Do you remember those cross-country car trips, crammed in the back seat of the non-air conditioned family station wagon next to a baby brother you claimed you couldn’t stand?
And remember how your back-and-forth nudges with the elbows progressed into punching each other on the biceps, and further escalated until your parents threatened to stop the car and line everybody out? And, that the more culpable party always protested that he didn’t start it but was only retaliating against the original aggressor?
Yes, I thought you did.
Though it’s infinitely more serious, last month’s round in the nudgefest between the two world heavyweights of trade certainly bears some comparison to the perpetual feud between siblings who, deep down, really can’t live without each other, though neither would dare admit it.
In case you missed it on Sept. 24, President Donald Trump’s administration put into effect another round of tariffs against Chinese goods coming into the United States — a 10% duty on an additional $200 billion of Chinese imports that would eventually rise to 25%. Beijing then reacted by slapping retaliatory tariffs on $60 billion worth of U.S. goods.

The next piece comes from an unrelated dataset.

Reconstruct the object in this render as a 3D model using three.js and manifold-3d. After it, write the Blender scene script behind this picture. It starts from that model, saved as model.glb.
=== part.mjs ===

The president also warned our giant trading partner to the east that the United States would “immediately pursue phase three, which is tariffs on approximately $267 billion of additional imports” — covering virtually all of China’s exports to the United States. The day before the latest mutual elbow nudges to the ribs by the two riders in the world trade wagon, the Chinese took out a four-page advertising section in Iowa’s largest newspaper, telling farmers that the impact on the state’s soybean farmers is “the fruit of a president’s folly.’’
The four-page section in the Sunday, Sept. 23, edition of the Des Moines Register, which carried the label “paid for and prepared solely by China Daily, an official publication of the People’s Republic of China,” featured articles including one outlining how the trade dispute is forcing Chinese importers to turn to South America instead of the U.S. for soybeans.
Trump blasted the Chinese for “actively trying to impact and change our election by attacking our farmers, ranchers and industrial workers because of their loyalty to me.”
Indeed, the Heartland farm belt that runs generally north and south along both sides the Mississippi River takes in not only Iowa — home of extremely early political party caucuses — but a number of other “red” states, including Arkansas, where Trump enjoyed large margins of victory in the 2016 election.
Iowa’s corn, soybean and hog sectors will lose between $1.68 billion and $2.2 billion in revenues because of the trade tussle, according to a recent study by Iowa State University. The state is the top U.S. producer of corn and pork, and a leading producer of soybeans, eggs and poultry.
“What China does not understand is that these people are great patriots and fully understand that China has been taking advantage of the United States on trade for many years,” Trump declared in a recent series of tweets.
Many Trump backers believe the situation is less a war Trump started but instead an effort to right an unfair situation that has existed for far too long. The United States may have to suffer some short-term pain, the thinking goes, but it will be in our long-term best interest to get tough with China and start closing the extremely wide trade gap between the two countries. Supporters of the effort say tariffs — which Trump earlier described in a tweet as “the greatest” — are already bearing fruit by wringing trade concessions from Europe and Mexico. The same, they reason, should happen in our trade with China.
It appears the administration wants to press the advantage it believes it holds for the moment in the trade dispute, evidenced by some slowing in the Chinese economy at a time when the U.S. economy is robust. The White House has indicated China, pinned between the younger brother’s elbow and the back seat armrest, could wriggle out of its painful position by allowing U.S. firms greater access to the Chinese market and dropping its requirement that American companies give valuable technology to Chinese partners.
Some trade analysts, however, fear that instead of softening the Chinese, the new tariffs will have the opposite effect, strengthening Beijing’s resolve against what Chinese officials describe as bullying by the United States. The two sides were expected to meet soon in Washington, but that meeting seems unlikely to happen.
During six days of hearings conducted in August by the United States Trade Representative, representatives of a number of firms warned that the additional $200 billion in tariffs could drive higher the cost of consumer goods in the United States while hobbling their businesses. The United States does not have the capability to produce many of the materials they depend on for their products, some company leaders said at the hearings. They told the trade representative that most manufacturing and production has shifted to facilities outside the United States, making American firms dependent on imported materials, including those from China. Gearing up to produce domestically what is made overseas would take years, they noted.
So, it appears neither of the uneasy riders in the back seat of the world trade wagon wants to knuckle under, and their fight is likely to be long and painful.
Too bad Dad can’t stop the car and make them get along.
Paul Holmes is editor-at-large of the Northeast Arkansas Talk Business & Politics.